Oct 15, 2012

Batarken güneş ardından Eriador'un tepelerinin, gitme zamanı geldi hobbitlerin!

Günlüğümün saçma sapanlığına "meraba" deyin!
Bi' dönem gösteride söyleyeceğim için 495867476 kere prova ettiğimiz ve bıktığım şarkı olan Zombie'yi, iki yılın ardından tekrar özlediğimi farkettim. Tam bu noktada, "Böyle bi' şarkıdan bıkılır mı?" diyebilirsiniz, deyiniz. Ben de diyorum. Ama insan tüm sene boyunca söyleyince, en güzel şarkıdan bile bıkabiliyor. CİDDEN. Yine de burada 70 milyon insanın huzurunda söylemek istediğim bir şey var: Benim için Dolores O'riordan bi' yana, diğer tüm vokaller öbür yana! Bu kadına olan saygım, Hintlilerin ineklere gösterdiği saygıya diz çöktürür, tövbe ettirir! O DERECE.

Değinmek istediğim bir başka konu ise şu fotoğraf:


Simon and Garfunkel hayranlığım sonucunda izlediğim The Graduate filminden bir sahne olmakta kendisi. Adam bu şekilde kaç km yol aldı, biri de çıkıp demedi ki "Burada film çekiyoz, e duygusal da bi' sahnedeyiz, bi' düzeltelim şunu." diye. 
Bu film için "Ayrı bir yazı yazarım." düşüncesiyle sahnenin ekran görüntüsünü almışım ben de ama şu an bilgisayarımı düzenlerken anca farkına varabildim.
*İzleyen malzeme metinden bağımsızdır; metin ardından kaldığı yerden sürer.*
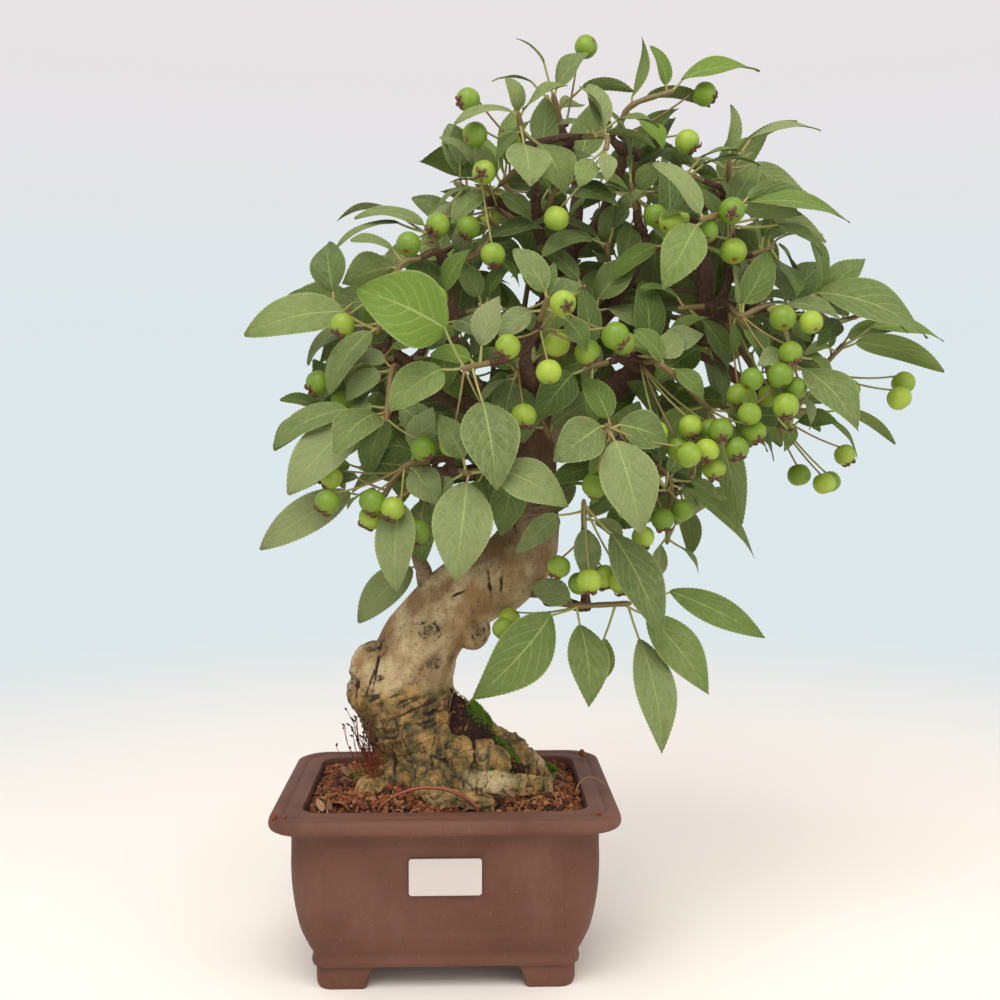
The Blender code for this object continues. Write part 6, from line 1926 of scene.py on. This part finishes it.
def lump(centre, size, draw, shape):
    """A rough grain from a ball's points, squashed and dented by draw."""
    stretch = Vector([size * draw.uniform(0.75, 1.2) for _ in range(3)])
    seed = Vector([draw.uniform(0, 50) for _ in range(3)])
    turn = Matrix.Rotation(draw.uniform(0, pi), 3, Vector([draw.uniform(-1, 1) for _ in range(3)]).normalized())
    points = []
    for way in shape:
        dent = 1 + 0.55 * noise.noise(way * 1.7 + seed)
        points.append(centre + turn @ Vector([way[k] * stretch[k] * dent for k in range(3)]))
    return points


def unit_ball(level):
    """Points and faces of a round ball of unit radius."""
    shape = bmesh.new()
    bmesh.ops.create_icosphere(shape, subdivisions=level, radius=1.0)
    shape.verts.ensure_lookup_table()
    points = [vertex.co.copy() for vertex in shape.verts]
    faces = [tuple(vertex.index for vertex in face.verts) for face in shape.faces]
    shape.free()
    return points, faces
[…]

Genel olarak film fena değildi, hatta epey güldürdü aslında ama şöyle de bir gerçek var; adamlar hayatlarının en doğru kararını alarak soundtrack albümünü Simon ve Garfunkel amcalarımızın şaheserleriyle doldurmuşlar, harika da yapmışlar! 

Bazı sanatçıları hayatıma sokup halam, amcam falan yapabilsem ya keşke, ne güzel olurdu.